>> Begin Data supplied

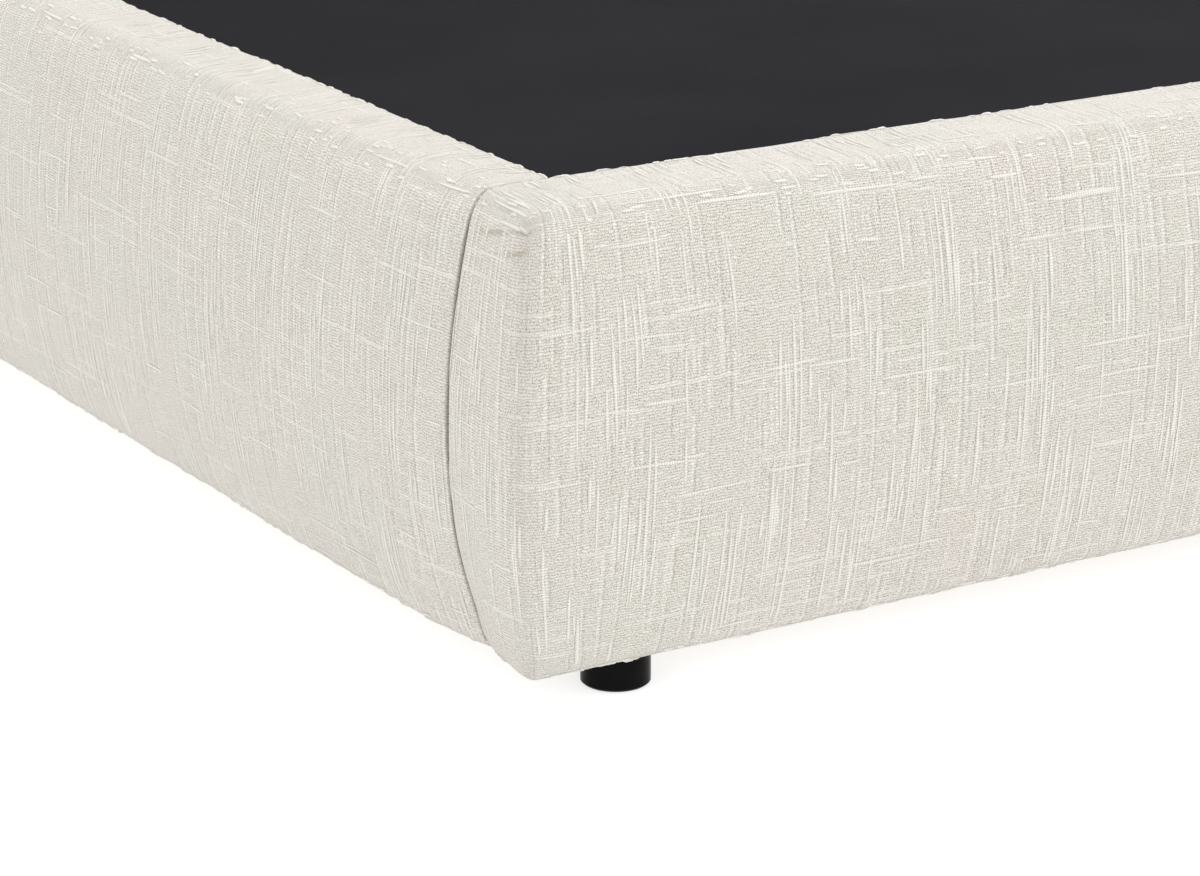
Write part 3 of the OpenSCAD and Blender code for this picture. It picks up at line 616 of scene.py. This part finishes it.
def crease(tree, u, v, height, start, end):
    """A short fold across each return of the foot rail, rising towards the front: its height
    at the corner, and where it starts and ends along the return. Its mask dips the bump and
    also darkens the colour as a painted shade in the fold."""
    slope, half_width = 0.17, 0.0017
    from_middle = maths(tree, "ABSOLUTE", maths(tree, "SUBTRACT", u, APART * FOOT_SEED))
    along = maths(tree, "SUBTRACT", from_middle, X_OUT)
    line = maths(tree, "SUBTRACT", height, maths(tree, "MULTIPLY", along, slope))
    off = maths(tree, "DIVIDE", maths(tree, "SUBTRACT", v, line), half_width)
    fold = maths(tree, "POWER", math.e, maths(tree, "MULTIPLY", maths(tree, "MULTIPLY", off, off), -1.0))
    opening = maths(tree, "DIVIDE", maths(tree, "SUBTRACT", along, start), 0.015, clamp=True)
    closing = maths(tree, "DIVIDE", maths(tree, "SUBTRACT", end, along), 0.035, clamp=True)
    return maths(tree, "MULTIPLY", fold, maths(tree, "MULTIPLY", opening, closing))


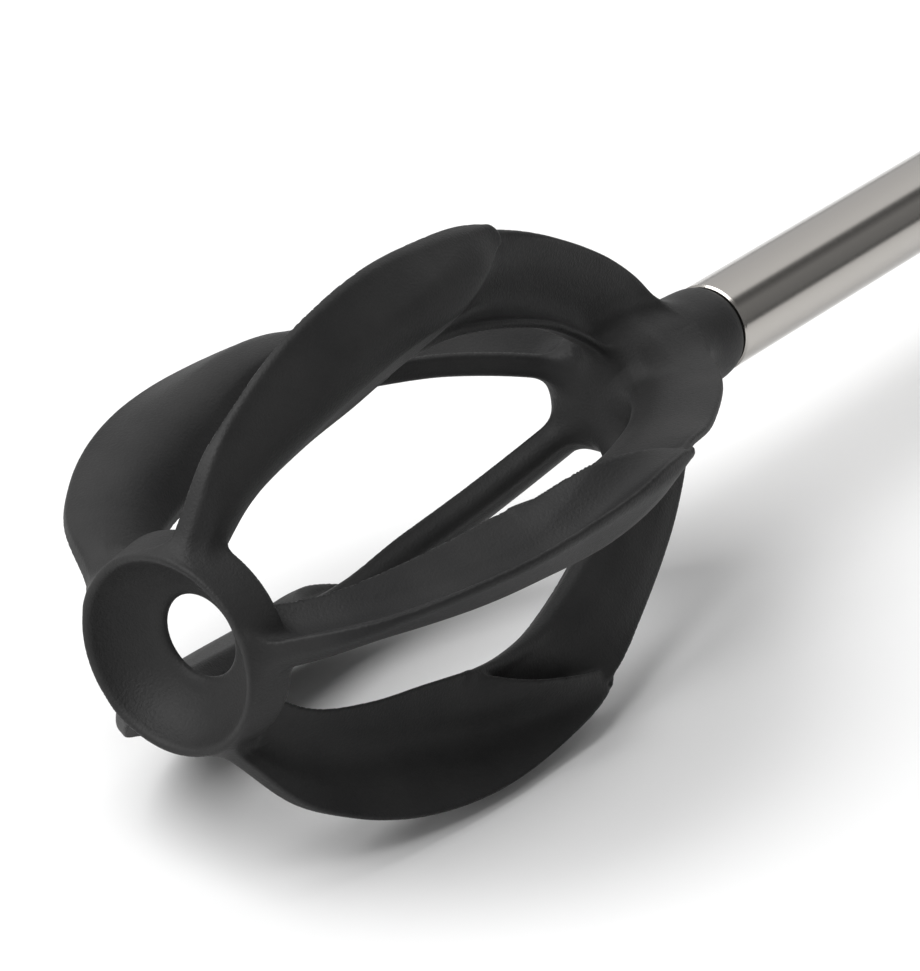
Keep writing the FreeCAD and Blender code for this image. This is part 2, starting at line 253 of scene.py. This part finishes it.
def rear_sheet(along, radial, scoop_side):
    """Outline, side and half thickness of the rear arm's plate, which starts within the scoop."""
    outline = np.vstack([smooth_line(REAR_OUTER), smooth_line(REAR_INNER), smooth_line(REAR_FRONT)])
    edge = outline_distance(along, radial, outline)
    outer = value_along(((40.0, 34.5),) + REAR_OUTER, along)
    inner = value_along(((40.0, 22.7),) + tuple(reversed(REAR_INNER)), along)
    across = np.clip((radial - inner) / np.maximum(outer - inner, 4.0), 0, 1)
    side = value_along(REAR_SIDE, across)
    side = side + (scoop_side - PLATE_DROP - side) * near_cut(along, radial)
    outward = smoothstep(0, EDGE_TAPER, outer - radial)
    half = PLATE_OUTER_HALF + (PLATE_HALF - PLATE_OUTER_HALF) * outward
    return edge, side, half


def behind_curve(along, radial):
    """Signed distance behind the curve of a scoop's rear cut."""
    far_corners = [(-40.0, -20.0), (-40.0, 90.0), (90.0, 90.0), (90.0, 37.4)]
    in_front = np.vstack([smooth_line(SCOOP_END), far_corners])
    return outline_distance(along, radial, in_front)


def flange_middle(along, radial, rear_side):
    """Middle of the turned-up inner edge of the rear arm, which starts from the plate."""
    middle = sum(FLANGE_SIDE) / 2
    return middle + (rear_side + 0.4 - middle) * near_cut(along, radial)


def head_maps():
    """Every layer of the head that depends only on the place in a meridian plane."""
    along = np.arange(MAP_START, HEAD_LENGTH + 6, MAP_STEP)
    radial = np.arange(0, MAP_RADIUS, MAP_STEP)
    along, radial = np.meshgrid(along, radial, indexing="ij")
    ring = np.array(RING_OUTLINE + ((RING_REAR, PAST_AXIS), (0.0, PAST_AXIS)))
    bowl = np.vstack([smooth_line(BOWL_LINE), [(14, HOLE_RADIUS), (14, PAST_AXIS), (-4, PAST_AXIS),
                                               (-4, BOWL_LIP)]])
    spigot_end = HEAD_LENGTH + SPIGOT_SHOWN
    hub = np.vstack([smooth_line(HUB_OUTLINE),
                     [(HEAD_LENGTH, SPIGOT_RADIUS), (spigot_end, SPIGOT_RADIUS),
                      (spigot_end, PAST_AXIS), (HUB_FACE, PAST_AXIS)]])
    layers = [outline_distance(along, radial, outline) for outline in (ring, bowl, hub)]
    scoop = scoop_sheet(along, radial)
    rear = rear_sheet(along, radial, scoop[3])
    for edge, side, half in (scoop[:3], rear):
        layers += [edge, side, half, slope_cosine(side)]
    inner_line = np.vstack([smooth_line(REAR_INNER), [(46.6, 60.0), (130.0, 60.0), (130.0, 2.0)]])
    layers += [outline_distance(along, radial, inner_line), flange_middle(along, radial, rear[1])]
    return np.stack(layers, axis=-1).astype(np.float32)


def read_map(maps, along, radial):
    """The maps' layers at each place, between the grid's points."""
    u = np.clip((along - MAP_START) / MAP_STEP, 0, maps.shape[0] - 1.001)
    v = np.clip(radial / MAP_STEP, 0, maps.shape[1] - 1.001)
    i, j = u.astype(np.int32), v.astype(np.int32)
    u, v = (u - i)[..., None], (v - j)[..., None]
    near = maps[i, j] * (1 - v) + maps[i, j + 1] * v
    far = maps[i + 1, j] * (1 - v) + maps[i + 1, j + 1] * v
    return near * (1 - u) + far * u


def sheet_field(edge, side, half, cosine, across, rounding):
    """Distance from a sheet of that half thickness with rounded edges."""
    over = np.abs(across - side) * cosine - half + rounding
    out = edge + rounding
    outside = np.hypot(np.maximum(over, 0), np.maximum(out, 0))
    return outside + np.minimum(np.maximum(over, out), 0) - rounding


def head_field(points, maps):
    """Signed distance, in millimetres, of points (along, left, up) from the moulded head."""
    along, y, z = points[..., 0], points[..., 1], points[..., 2]
    radius = np.hypot(y, z)
    # the angle about the axis from the top arm, turned into the nearest arm's own sector
    angle = np.arctan2(-y, z)
    angle = (angle + SECTOR / 2) % SECTOR - SECTOR / 2
    across, radial = radius * np.sin(angle), radius * np.cos(angle)
    arm = read_map(maps, along, radial)
    turned = read_map(maps[..., :3], along, radius)
    scoop, rear = [sheet_field(*np.moveaxis(arm[..., k:k + 4], -1, 0), across, SHEET_ROUNDING)
                   for k in (SCOOP, REAR)]
    inner_line, flange_side = arm[..., INNER_LINE], arm[..., FLANGE]
    flange_edge = np.maximum(np.maximum(inner_line, -inner_line - FLANGE_DEPTH), arm[..., REAR])
    flange_half = (FLANGE_SIDE[1] - FLANGE_SIDE[0]) / 2
    flange = sheet_field(flange_edge, flange_side, flange_half, 1.0, across, FLANGE_ROUNDING)
    rear = smooth_min(rear, flange, FLANGE_FILLET)
    body = smooth_min(scoop, rear, ARM_FILLET)
    body = smooth_min(body, turned[..., RING], RING_FILLET)
    body = smooth_min(body, turned[..., HUB], HUB_FILLET)
    body = smooth_max(body, along - (HEAD_LENGTH + 1), COLLAR_END_FILLET)
    body = smooth_max(body, -along, LIP_FILLET)
    return smooth_max(body, -turned[..., BOWL], LIP_FILLET)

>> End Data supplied

Work instructions | Every record above needs to be repeated word for word.

Solution for this exercise |
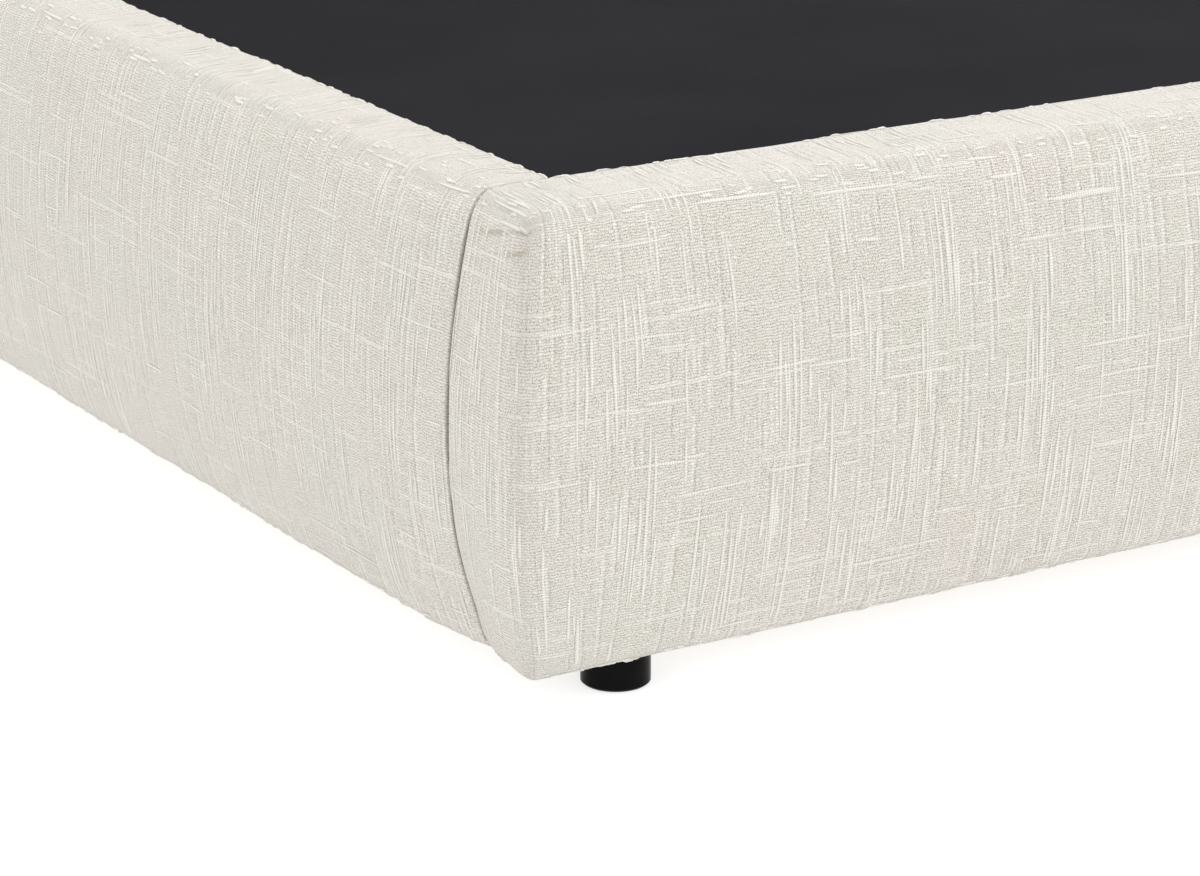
Write part 3 of the OpenSCAD and Blender code for this picture. It picks up at line 616 of scene.py. This part finishes it.
def crease(tree, u, v, height, start, end):
    """A short fold across each return of the foot rail, rising towards the front: its height
    at the corner, and where it starts and ends along the return. Its mask dips the bump and
    also darkens the colour as a painted shade in the fold."""
    slope, half_width = 0.17, 0.0017
    from_middle = maths(tree, "ABSOLUTE", maths(tree, "SUBTRACT", u, APART * FOOT_SEED))
    along = maths(tree, "SUBTRACT", from_middle, X_OUT)
    line = maths(tree, "SUBTRACT", height, maths(tree, "MULTIPLY", along, slope))
    off = maths(tree, "DIVIDE", maths(tree, "SUBTRACT", v, line), half_width)
    fold = maths(tree, "POWER", math.e, maths(tree, "MULTIPLY", maths(tree, "MULTIPLY", off, off), -1.0))
    opening = maths(tree, "DIVIDE", maths(tree, "SUBTRACT", along, start), 0.015, clamp=True)
    closing = maths(tree, "DIVIDE", maths(tree, "SUBTRACT", end, along), 0.035, clamp=True)
    return maths(tree, "MULTIPLY", fold, maths(tree, "MULTIPLY", opening, closing))


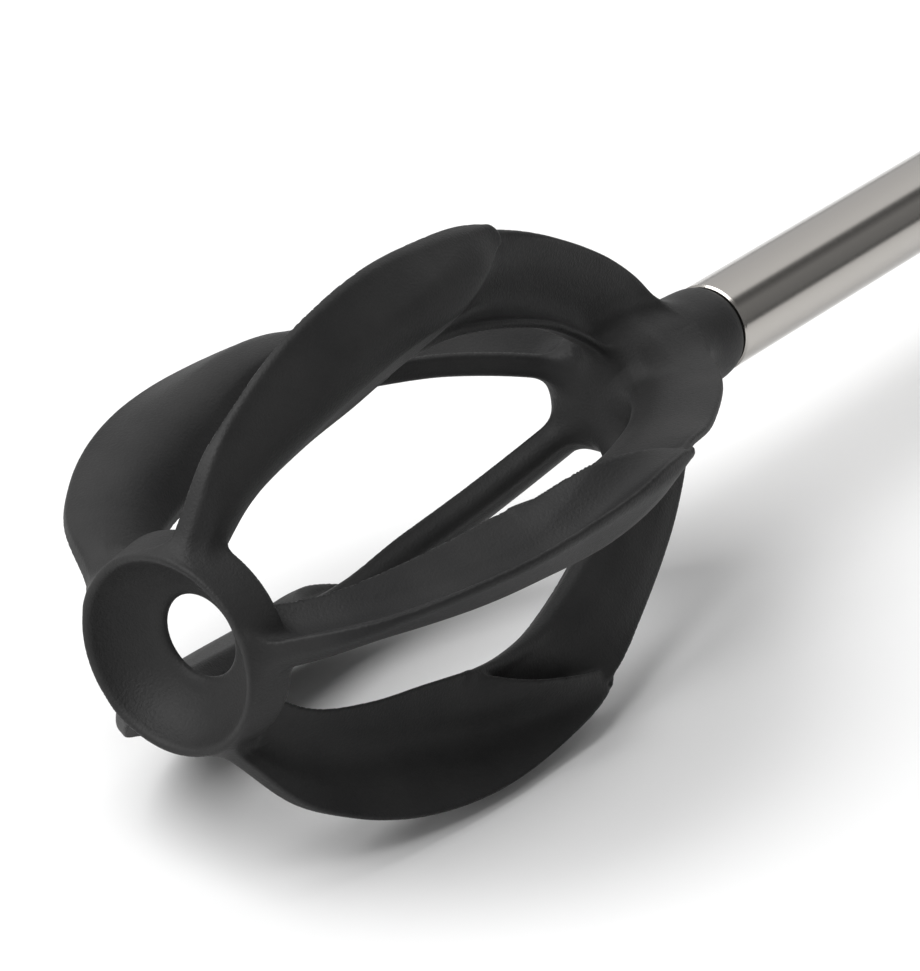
Keep writing the FreeCAD and Blender code for this image. This is part 2, starting at line 253 of scene.py. This part finishes it.
def rear_sheet(along, radial, scoop_side):
    """Outline, side and half thickness of the rear arm's plate, which starts within the scoop."""
    outline = np.vstack([smooth_line(REAR_OUTER), smooth_line(REAR_INNER), smooth_line(REAR_FRONT)])
    edge = outline_distance(along, radial, outline)
    outer = value_along(((40.0, 34.5),) + REAR_OUTER, along)
    inner = value_along(((40.0, 22.7),) + tuple(reversed(REAR_INNER)), along)
    across = np.clip((radial - inner) / np.maximum(outer - inner, 4.0), 0, 1)
    side = value_along(REAR_SIDE, across)
    side = side + (scoop_side - PLATE_DROP - side) * near_cut(along, radial)
    outward = smoothstep(0, EDGE_TAPER, outer - radial)
    half = PLATE_OUTER_HALF + (PLATE_HALF - PLATE_OUTER_HALF) * outward
    return edge, side, half


def behind_curve(along, radial):
    """Signed distance behind the curve of a scoop's rear cut."""
    far_corners = [(-40.0, -20.0), (-40.0, 90.0), (90.0, 90.0), (90.0, 37.4)]
    in_front = np.vstack([smooth_line(SCOOP_END), far_corners])
    return outline_distance(along, radial, in_front)


def flange_middle(along, radial, rear_side):
    """Middle of the turned-up inner edge of the rear arm, which starts from the plate."""
    middle = sum(FLANGE_SIDE) / 2
    return middle + (rear_side + 0.4 - middle) * near_cut(along, radial)


def head_maps():
    """Every layer of the head that depends only on the place in a meridian plane."""
    along = np.arange(MAP_START, HEAD_LENGTH + 6, MAP_STEP)
    radial = np.arange(0, MAP_RADIUS, MAP_STEP)
    along, radial = np.meshgrid(along, radial, indexing="ij")
    ring = np.array(RING_OUTLINE + ((RING_REAR, PAST_AXIS), (0.0, PAST_AXIS)))
    bowl = np.vstack([smooth_line(BOWL_LINE), [(14, HOLE_RADIUS), (14, PAST_AXIS), (-4, PAST_AXIS),
                                               (-4, BOWL_LIP)]])
    spigot_end = HEAD_LENGTH + SPIGOT_SHOWN
    hub = np.vstack([smooth_line(HUB_OUTLINE),
                     [(HEAD_LENGTH, SPIGOT_RADIUS), (spigot_end, SPIGOT_RADIUS),
                      (spigot_end, PAST_AXIS), (HUB_FACE, PAST_AXIS)]])
    layers = [outline_distance(along, radial, outline) for outline in (ring, bowl, hub)]
    scoop = scoop_sheet(along, radial)
    rear = rear_sheet(along, radial, scoop[3])
    for edge, side, half in (scoop[:3], rear):
        layers += [edge, side, half, slope_cosine(side)]
    inner_line = np.vstack([smooth_line(REAR_INNER), [(46.6, 60.0), (130.0, 60.0), (130.0, 2.0)]])
    layers += [outline_distance(along, radial, inner_line), flange_middle(along, radial, rear[1])]
    return np.stack(layers, axis=-1).astype(np.float32)


def read_map(maps, along, radial):
    """The maps' layers at each place, between the grid's points."""
    u = np.clip((along - MAP_START) / MAP_STEP, 0, maps.shape[0] - 1.001)
    v = np.clip(radial / MAP_STEP, 0, maps.shape[1] - 1.001)
    i, j = u.astype(np.int32), v.astype(np.int32)
    u, v = (u - i)[..., None], (v - j)[..., None]
    near = maps[i, j] * (1 - v) + maps[i, j + 1] * v
    far = maps[i + 1, j] * (1 - v) + maps[i + 1, j + 1] * v
    return near * (1 - u) + far * u


def sheet_field(edge, side, half, cosine, across, rounding):
    """Distance from a sheet of that half thickness with rounded edges."""
    over = np.abs(across - side) * cosine - half + rounding
    out = edge + rounding
    outside = np.hypot(np.maximum(over, 0), np.maximum(out, 0))
    return outside + np.minimum(np.maximum(over, out), 0) - rounding


def head_field(points, maps):
    """Signed distance, in millimetres, of points (along, left, up) from the moulded head."""
    along, y, z = points[..., 0], points[..., 1], points[..., 2]
    radius = np.hypot(y, z)
    # the angle about the axis from the top arm, turned into the nearest arm's own sector
    angle = np.arctan2(-y, z)
    angle = (angle + SECTOR / 2) % SECTOR - SECTOR / 2
    across, radial = radius * np.sin(angle), radius * np.cos(angle)
    arm = read_map(maps, along, radial)
    turned = read_map(maps[..., :3], along, radius)
    scoop, rear = [sheet_field(*np.moveaxis(arm[..., k:k + 4], -1, 0), across, SHEET_ROUNDING)
                   for k in (SCOOP, REAR)]
    inner_line, flange_side = arm[..., INNER_LINE], arm[..., FLANGE]
    flange_edge = np.maximum(np.maximum(inner_line, -inner_line - FLANGE_DEPTH), arm[..., REAR])
    flange_half = (FLANGE_SIDE[1] - FLANGE_SIDE[0]) / 2
    flange = sheet_field(flange_edge, flange_side, flange_half, 1.0, across, FLANGE_ROUNDING)
    rear = smooth_min(rear, flange, FLANGE_FILLET)
    body = smooth_min(scoop, rear, ARM_FILLET)
    body = smooth_min(body, turned[..., RING], RING_FILLET)
    body = smooth_min(body, turned[..., HUB], HUB_FILLET)
    body = smooth_max(body, along - (HEAD_LENGTH + 1), COLLAR_END_FILLET)
    body = smooth_max(body, -along, LIP_FILLET)
    return smooth_max(body, -turned[..., BOWL], LIP_FILLET)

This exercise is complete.